The Narrative of John Smith - Jon Lellenberg,  Arthur Conan Doyle This edition is all that remains of Sir Arthur Conan Doyle's first attempt at writing a novel; the complete manuscript being lost in the post, en route to the publishers. Having no other copy (these were the days before backup hard drives and printers of course), he resolved to re-write the novel from scratch. Which he in part did, completing the first five chapters before abandoning the project on the sixth.
In this novel, Doyle strongly adheres to the axiom “write what you know”. In what seems more akin to a biographical piece, he gives us his thoughts (albeit via the fictional character John Smith) on a wide range of subjects - be it medical, art, literature, religion or war.
The medical bits seemed a bit too bogged down in detail for my liking (but that is no doubt down to my ignorance on the subject and nothing less), but the rest was easy to follow.
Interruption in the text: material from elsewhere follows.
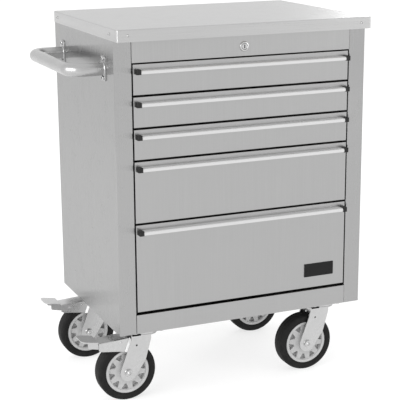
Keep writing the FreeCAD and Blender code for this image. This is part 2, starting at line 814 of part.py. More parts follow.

The conversations held between the main character, John Smith and the old campaigner who lived upstairs, proved to be a highlight for me.
Instead of completing a novel that he knew wasn’t working, Doyle instead chose to let the parts he liked slowly filter into his subsequent stories (something that Douglas Adams would come to do with his own unpublished material, nigh on a century later), with the novel ‘The Stark Munro Letters’ and the short stories that made up ‘Round The Red Lamp’ benefiting most.
Unfortunately the most damning verdict I can give on this novel is that it cut off suddenly mid-point and I did not mind in the least. If that had occurred with any of Conan Doyle's other novels, it would surely have affected me a lot more.